Well, Queen Viola Cipolla of Tropea is a member of an elite, Calabrese family. And that family is known here in the Bel Paese as the Cipolla (onion) — the “Queen of the kitchen.”
She just happens to be the Peninsula’s most prized onion and she’s the color viola (purple).
The Queen, along with her king, Garlic — BAM! Thank you Emeril — are the royalty and core ingredients found in la cucina Italiana.
Available year round, the new season of Queen Viola is seeded under the cool air of the fall in the fields around Golfo Vaticano (Vatican Golf), near the city of Tropea, overlooking the Calabrese stretch of the Tyrrhenian seacoast.

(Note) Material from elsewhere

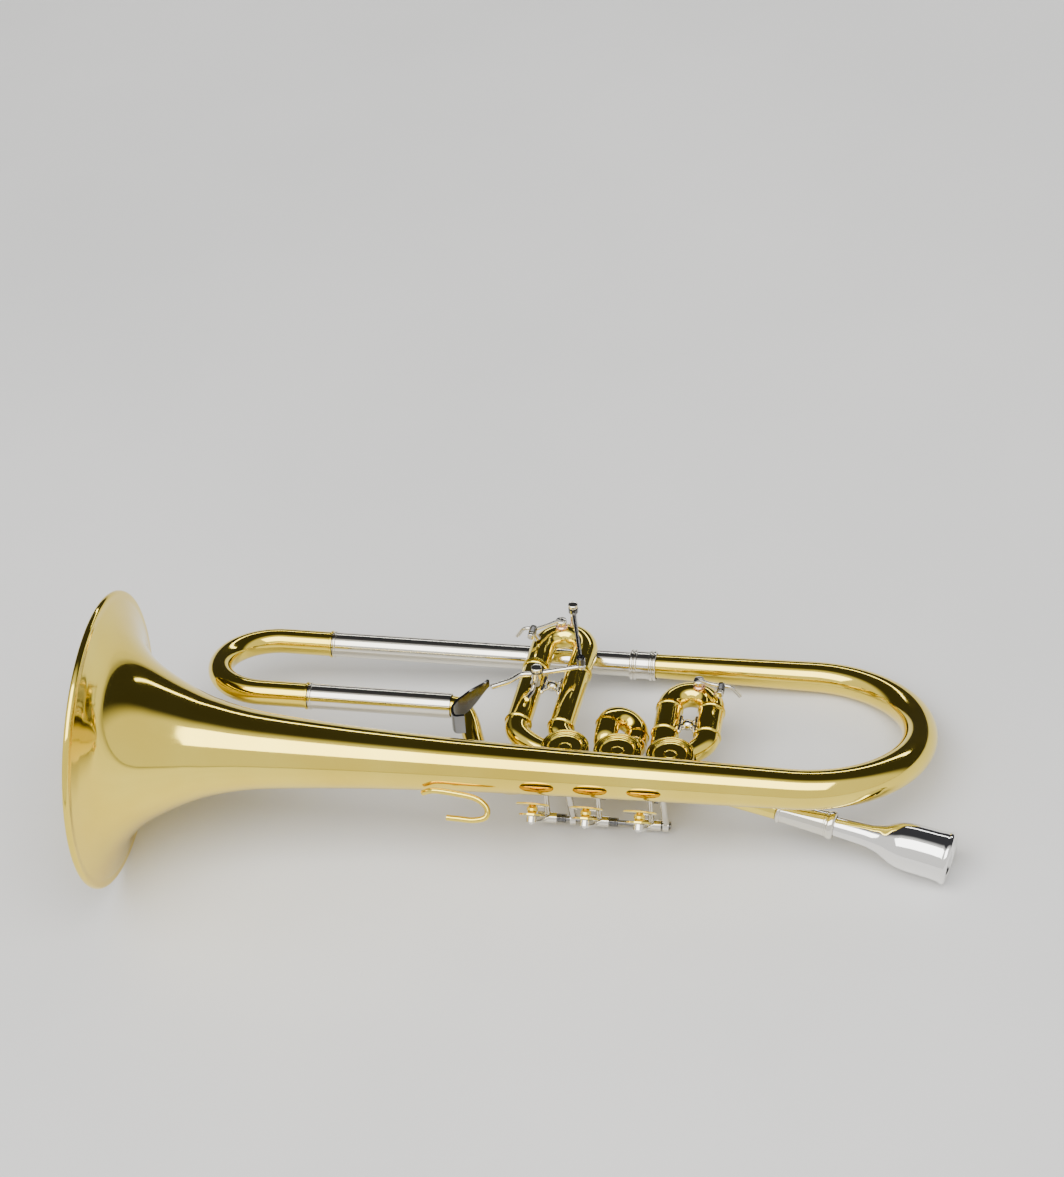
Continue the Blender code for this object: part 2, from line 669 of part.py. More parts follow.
def make_key_link(horn, number):
    """The rod from the lever's crank to the stop arm, open at the stop arm's end."""
    pin = pin_point(number)
    start = Vector((key_x(number), AXLE.y, LINK_LEVEL))
    head = turn(start + Vector((1.9, 0, 0)), (1, 0, 0), [(0, 1.7), (2.2, 1.7)], SMALL_SIDES)
    drop = Vector((pin.x, pin.y, VALVE_BASE - GAP - 3.6 - 1.9))
    path = [start + Vector((3, 0, 0)), Vector((start.x + 4.2, start.y + 4.0, drop.z)),
            drop + Vector((-1.2, -3.0, 0)), drop]
    rod = sweep(curve_through(path, 2), 0.9, sides=SMALL_SIDES)
    eye = turn(drop - Vector((0, 0, 1.0)), (0, 0, 1), [(0, 1.9), (2.4, 1.9)], SMALL_SIDES)
    horn.add(f"key_link_{number}", combine(rod, [head, eye]), "steel", start)


def make_key_axle(horn):
    first = Vector((key_x(3) - 10, AXLE.y, AXLE.z))
    length = key_x(1) + 10 - first.x
    horn.add("key_axle", turn(first, (1, 0, 0), [(0, AXLE_R), (length, AXLE_R)], SMALL_SIDES), "steel")


def make_axle_post(horn, name, x, foot):
    """A post from the bell tube's underside to an eye around the axle."""
    centre = Vector((x, AXLE.y, AXLE.z))
    eye = turn_hollow(centre - Vector((1.5, 0, 0)), (1, 0, 0), [(0, 3.2), (3, 3.2), (3, AXLE_R + GAP),
                                                               (0, AXLE_R + GAP)], EYE_SIDES)
    toward = (foot - centre).normalized()
    stem = sweep([centre + toward * 2.3, foot], [1.7, 2.0], sides=SMALL_SIDES)
    horn.add(name, combine(eye, [stem]), "nickel")


# ---------------------------------------------------------------- slide trigger, water keys, hook

def make_trigger_post(horn):
    """Stands on the third slide's sleeve; its pin carries the trigger lever."""
    base = Vector((TRIGGER_PIVOT.x - 1.5, TRIGGER_PIVOT.y, TUBE_LEVEL + SLEEVE_OD / 2 + GAP + 0.1))
    stand = TRIGGER_PIVOT - Vector((0, 0, 2.3))
    stem = sweep([base, stand], [2.6, 2.0], sides=EYE_SIDES)
    along = [base + Vector(step) for step in ((-2, -14, 1.4), (0, -7, 1.6), (0, 0, 2.2), (0, 6, 1.4))]
    foot = sweep(curve_through(along, 3), 1.2, sides=SMALL_SIDES)
    pin = turn(stand, (0, 0, 1), [(-0.5, 1.1), (4.5, 1.1), (4.5, 2.2), (6.9, 2.2)], SMALL_SIDES)
    horn.add("trigger_post", combine(stem, [foot, pin]), "nickel")


def make_trigger_lever(horn):
    """A bent bar: thumb end, eye on the post, and the ball end that moves the slide."""
    eye = turn_hollow(TRIGGER_PIVOT - Vector((0, 0, 1.5)), (0, 0, 1), [(0, 3.3), (3, 3.3), (3, 1.6),
                                                                      (0, 1.6)], EYE_SIDES)
    to_tip = (TRIGGER_TIP - TRIGGER_PIVOT).normalized()
    to_knee = (TRIGGER_KNEE - TRIGGER_PIVOT).normalized()
    tip_arm = sweep([TRIGGER_PIVOT + to_tip * 2.6, TRIGGER_TIP], [1.5, 1.2], sides=SMALL_SIDES)
    shin = mix(TRIGGER_KNEE, TRIGGER_SADDLE, 0.45) + Vector((0.8, -0.6, 0))
    thumb_route = curve_through([TRIGGER_PIVOT + to_knee * 2.6, TRIGGER_KNEE, shin, TRIGGER_SADDLE], 3)
    thumb_arm = sweep(thumb_route, 1.5, sides=SMALL_SIDES)
    ball = turn(TRIGGER_TIP - Vector((0, 0, 1.6)), (0, 0, 1), [(0, 1.2), (0.6, 1.9), (1.6, 2.2), (2.6, 1.9),
                                                              (3.2, 1.2)], SMALL_SIDES)
    horn.add("trigger_lever", combine(eye, [tip_arm, thumb_arm, ball]), "nickel", TRIGGER_PIVOT)


def make_trigger_saddle(horn):
    """The curled thumb plate: a bent strip, open toward the valves."""
    steps = ((-2, 3), (-6, -4.5), (-10.5, -12.5), (-14.5, -18.5), (-15.8, -24), (-13.5, -29), (-8.6, -28.4))
    outline = [TRIGGER_SADDLE + Vector((x, y, 0)) for x, y in steps]
    route = curve_through(outline, 3)
    bm = bmesh.new()
    last = len(route) - 1
    rings = []
    for i, point in enumerate(route):
        along = (route[min(i + 1, last)] - route[max(i - 1, 0)]).normalized()
        side = along.cross(Vector((0, 0, 1))).normalized()
        half_high = mix(2.2, 6.0, min(1, i / 6))
        corners = [side * 0.7 + Vector((0, 0, half_high)), side * 0.7 - Vector((0, 0, half_high)),
                   -side * 0.7 - Vector((0, 0, half_high)), -side * 0.7 + Vector((0, 0, half_high))]
        rings.append([bm.verts.new(point + corner) for corner in corners])
    for first, second in zip(rings, rings[1:]):
        for k in range(4):
            n = (k + 1) % 4
            bm.faces.new((first[k], first[n], second[n], second[k]))
    bm.faces.new(rings[0])
    bm.faces.new(rings[-1])
    horn.add("trigger_saddle", finish(bm), "steel")


def make_trigger_link(horn):
    """The short rod over the lever's ball end that carries its push to the crook's post."""
    level = 3.4
    start = Vector((CROOK_POST.x, CROOK_POST.y, level))
    end = Vector((TRIGGER_TIP.x, TRIGGER_TIP.y, level))
    ring = [(0, 2.6), (2.4, 2.6), (2.4, 1.4), (0, 1.4)]
    eye = turn_hollow(start - Vector((0, 0, 1.2)), (0, 0, 1), ring, SMALL_SIDES)
    toward = (end - start).normalized()
    rod = sweep([start + toward * 2.0, end], 1.0, sides=SMALL_SIDES)
    knob = [(0, 2.2), (4.2, 2.2), (4.2, 1.6), (5.0, 1.6)]
    head = turn(end - Vector((0, 0, 1.3)), (0, 0, 1), knob, SMALL_SIDES)
    horn.add("trigger_link", combine(eye, [rod, head]), "steel", start)


def make_crook_post(horn):
    """The screw post on the third slide's crook that the trigger's link turns about."""
    foot = Vector((CROOK_POST.x, CROOK_POST.y, TUBE_LEVEL + SLEEVE_OD / 2 + GAP))
    height = 6.2 - foot.z
    profile = [(0, 2.6), (2, 1.9), (1.9 - foot.z, 1.9), (1.9 - foot.z, 1.1), (height - 1, 1.1),
               (height - 1, 2.2), (height + 1.4, 2.2)]
    horn.add("crook_post", turn(foot, (0, 0, 1), profile, EYE_SIDES), "nickel")


def spout_foot(number, sign):
    """The top of the crook's tube near its far end, a little to the water key's side."""
    out = slide_direction(number)
    leg_a, leg_b = (leg_point(number, leg, CROOK_CENTRE_Y[number]) for leg in (-1, 1))
    middle = (leg_a + leg_b) / 2
    side = Vector((out.y, -out.x, 0)) * sign
    onward = math.sqrt((SLIDE_SPACING[number] / 2) ** 2 - SPOUT_OFFSET ** 2)
    return middle + side * SPOUT_OFFSET + out * onward + Vector((0, 0, SLEEVE_OD / 2))


def make_water_key(horn, number, sign, y):
    """A spout on the crook, a hinge post beside it, and a lever with a cork seat."""
    out = slide_direction(number)
    side = Vector((out.y, -out.x, 0)) * sign
    leg = leg_point(number, sign, y)
    top = leg + Vector((0, 0, SLEEVE_OD / 2 + GAP))
    post = turn(top + side * 2.0 + Vector((0, 0, -0.1)), side * 0.5 + Vector((0, 0, 1)),
                [(0.6, 2.0), (3.4, 1.4), (6.2, 1.4)], SMALL_SIDES)
    pivot = top + side * 4.6 + Vector((0, 0, 5.4))
    pin = turn(pivot - out * 3.6, out, [(0, 0.9), (7.2, 0.9)], SMALL_SIDES)
    horn.add(f"water_key_post_{number}", combine(post, [pin]), "nickel")
    ring = [(0, 2.1), (0.9, 2.1), (0.9, 1.15), (0, 1.15)]
    bush = turn_hollow(pivot + out * 1.7, out, ring, SMALL_SIDES)
    hinge = pivot + out * 2.2
    tail = hinge + side * 9.5 - Vector((0, 0, 7.0)) + out * 0.2
    lever = sweep(curve_through([hinge + side * 1.6, hinge + side * 5.6 - Vector((0, 0, 1.4)), tail], 3), 1.0,
                  sides=SMALL_SIDES)
    seat = spout_foot(number, sign) + Vector((0, 0, 5.0))
    seat_arm = sweep(curve_through([hinge - side * 1.5, mix(hinge, seat, 0.5) - out * 0.8, seat], 3), 0.9,
                     sides=SMALL_SIDES)
    horn.add(f"water_key_{number}", combine(bush, [lever, seat_arm]), "nickel", pivot)


def make_finger_hook(horn):
    """The little finger's hook: a flat U beside the bell tube, open toward the rim."""
    route = [(168, -15.5, -6.0), (174, -16.8, -2.6), (184, -16.8, -3.4), (195, -17.2, -5.4),
             (201, -19.5, -9.0), (201, -22.8, -12.6), (195, -24.0, -14.2), (187, -23.6, -14.4),
             (181, -23.2, -14.6)]
    horn.add("finger_hook", sweep(curve_through(route, 2), 1.5, sides=SMALL_SIDES), "brass")


def rest_on_floor(horn):
    """Moves the root so that the horn's lowest point is at height 0 and its box is centred on the origin."""
    bpy.context.view_layer.update()
    pieces = [piece for piece in bpy.context.collection.objects if piece.type == "MESH"]
    corners = [piece.matrix_world @ vertex.co for piece in pieces for vertex in piece.data.vertices]
    low = Vector([min(c[i] for c in corners) for i in range(3)])
    high = Vector([max(c[i] for c in corners) for i in range(3)])
    horn.root.location = -Vector(((low.x + high.x) / 2, (low.y + high.y) / 2, low.z))


def build():
    clear_scene()
    horn = Horn()
    make_bell(horn)
    make_bow(horn)
    make_tail_ferrule(horn)
    make_rear_sleeve(horn)
    make_front_sleeve(horn)
    make_tuning_slide(horn)
    for number in VALVE_X:
        make_casing(horn, number)
        make_rotor(horn, number)
        make_cap(horn, number)
        make_stop_arm(horn, number)
        make_key_lever(horn, number)
        make_touchpiece(horn, number)
        make_key_link(horn, number)
    make_valve_link(horn, 2)
    make_valve_link(horn, 3)
    make_exit_tube(horn)
    for number in (1, 3):
        make_slide_sleeves(horn, number)
        make_slide_crook(horn, number)
    make_slide_2(horn)
    make_slide_brace(horn, 1, 55.0)
    make_slide_brace(horn, 3, 77.0)
    make_leadpipe(horn)
    make_receiver(horn)
    make_mouthpiece(horn)
    make_key_axle(horn)
    make_axle_post(horn, "axle_post_a", key_x(3) + 13.5, Vector((key_x(3) + 13.5, 4.0, -14.4)))
    make_axle_post(horn, "axle_post_b", key_x(1) + 7.5, Vector((key_x(1) + 7.5, 4.0, -13.6)))
    make_trigger_post(horn)
    make_trigger_lever(horn)
    make_trigger_saddle(horn)
    make_trigger_link(horn)
    make_crook_post(horn)
    make_water_key(horn, 1, 1, 71.0)
    make_water_key(horn, 3, -1, 104.0)
    make_finger_hook(horn)
    rest_on_floor(horn)


build()
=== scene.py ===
"""The flugelhorn's fine surfaces, materials, light and camera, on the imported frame.

Every piece is laid out in the horn's own frame, in millimetres, as the frame's solids are: X runs from the
bell's rim along the bell tube, Y is the way the valve slides come out, and Z is up. One matrix, read from
the frame's joints, places it all in the frame.
"""

import json
import math

import bmesh
import bpy
from mathutils import Euler, Matrix, Vector

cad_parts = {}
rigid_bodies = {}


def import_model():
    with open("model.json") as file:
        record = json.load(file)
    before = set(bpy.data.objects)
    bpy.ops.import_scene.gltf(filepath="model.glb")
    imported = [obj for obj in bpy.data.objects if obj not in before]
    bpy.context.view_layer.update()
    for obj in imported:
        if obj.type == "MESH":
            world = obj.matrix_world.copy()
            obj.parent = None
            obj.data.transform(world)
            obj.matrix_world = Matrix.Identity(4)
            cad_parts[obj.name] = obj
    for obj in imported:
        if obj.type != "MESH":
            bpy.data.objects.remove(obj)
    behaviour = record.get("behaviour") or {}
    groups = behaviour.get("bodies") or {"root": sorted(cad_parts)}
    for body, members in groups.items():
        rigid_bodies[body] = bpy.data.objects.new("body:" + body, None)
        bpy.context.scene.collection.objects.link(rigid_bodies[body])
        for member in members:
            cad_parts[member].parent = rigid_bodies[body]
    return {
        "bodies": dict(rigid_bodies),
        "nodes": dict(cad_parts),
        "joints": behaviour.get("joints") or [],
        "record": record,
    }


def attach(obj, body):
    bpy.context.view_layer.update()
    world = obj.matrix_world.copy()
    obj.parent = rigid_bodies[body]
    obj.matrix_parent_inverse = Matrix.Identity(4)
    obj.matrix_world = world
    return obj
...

In May-June, Queen Viola is harvested, and June-July she begins to hold court at countless open-air markets and the most popular supermarket chains throughout Italy and beyond.
As a devoted subject, I happen to love Queen Viola. She’s sweet, so much so that they even make marmalade out of her. And best of all, my queen doesn’t leave you running for mouthwash like most of her yellow or white-skinned relatives around the onion realm.
I bow to her and pay homage whenever she’s thinly sliced over fresh salads, laid on top of a mouth-watering panino (sandwich), grilled alongside meats and seafood, or skewered onto juicy and colorful spiedini (shish kebabs).
Whether you spend lots of time in the kitchen cooking, or, like me, just carry around a good fork, I dare you to wipe off your cutting board and allow Queen Viola into your kitchen. She’s Calabria’s sweet-tasting, deep-purple royalty and really deserves a try the next time you reach for an onion.
LONG LIVE THE QUEEN! LONG LIVE THE QUEEN!
Queen Viola Cipolla of Tropea, that is.